Both sides miss something when they resist the other. Complete rejection of transparency risks alienating someone who views online acknowledgment as vital. Blind acceptance of it risks draining a relationship of its private authenticity. The challenge is finding middle ground that respects both privacy and public celebration.
Future directions
Looking forward, social media will likely keep reshaping romance. New platforms and features will alter how people display their relationships. Artificial intelligence may create personalized timelines of love stories, further blurring the line between intimacy and performance. Filters already edit how moments appear; in time, they may edit how emotions are interpreted. Courtship will continue to evolve as technology offers new ways to share and to perform.

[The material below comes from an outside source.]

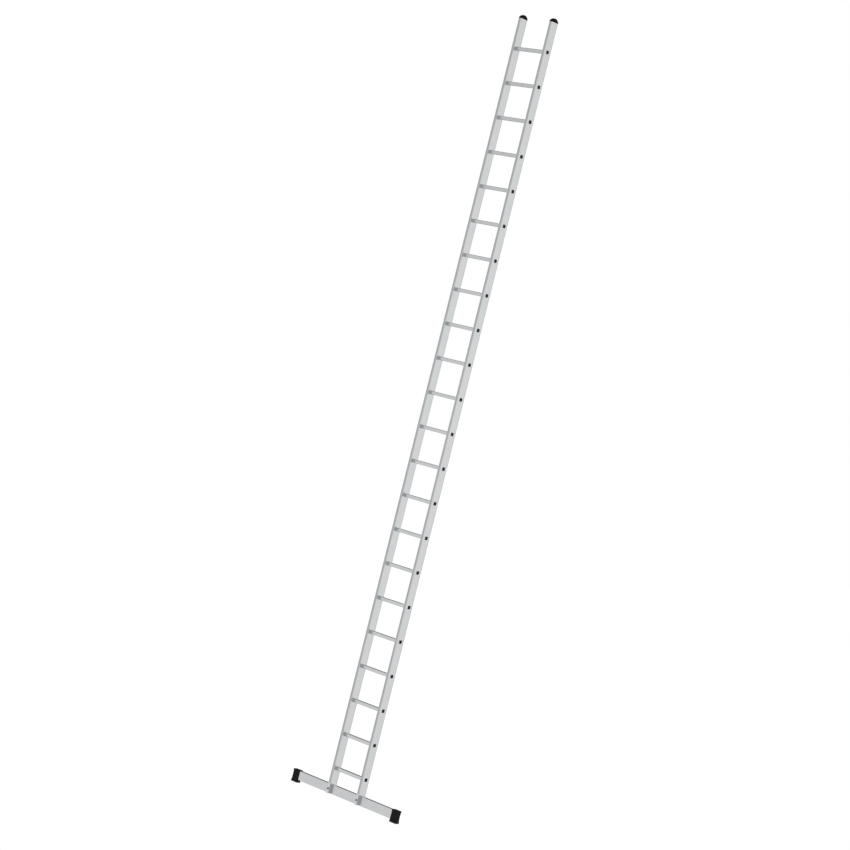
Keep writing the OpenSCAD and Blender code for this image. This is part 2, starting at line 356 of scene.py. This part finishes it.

But humans remain the constant within these changes. Relationships thrive not because of tools but because of the effort to understand and care for one another. Transparency can be useful. It can also be damaging. What matters most is not whether love is posted, but whether love is lived authentically.
Closing reflections
The phrase “date with me” captures this transformation well. It is no longer simply a direct invitation. It has become content waiting to be shared. A caption, a picture, a moment open to reactions. Courtship in this age is not just about two people choosing intimacy but about how intimacy is chosen in the presence of others watching. Whether this builds stronger bonds or fragile performances depends on how honestly couples use the tools before them.
Social media transparency has rewritten the idea of what it means to pursue and preserve love. It has created a culture where romance can be celebrated as publicly as any other achievement. At the same time, it has asked couples to weigh the cost of constant visibility. Courtship now is a dance between sharing and safeguarding. The future will show how gracefully we continue to learn this dance as technology marches on.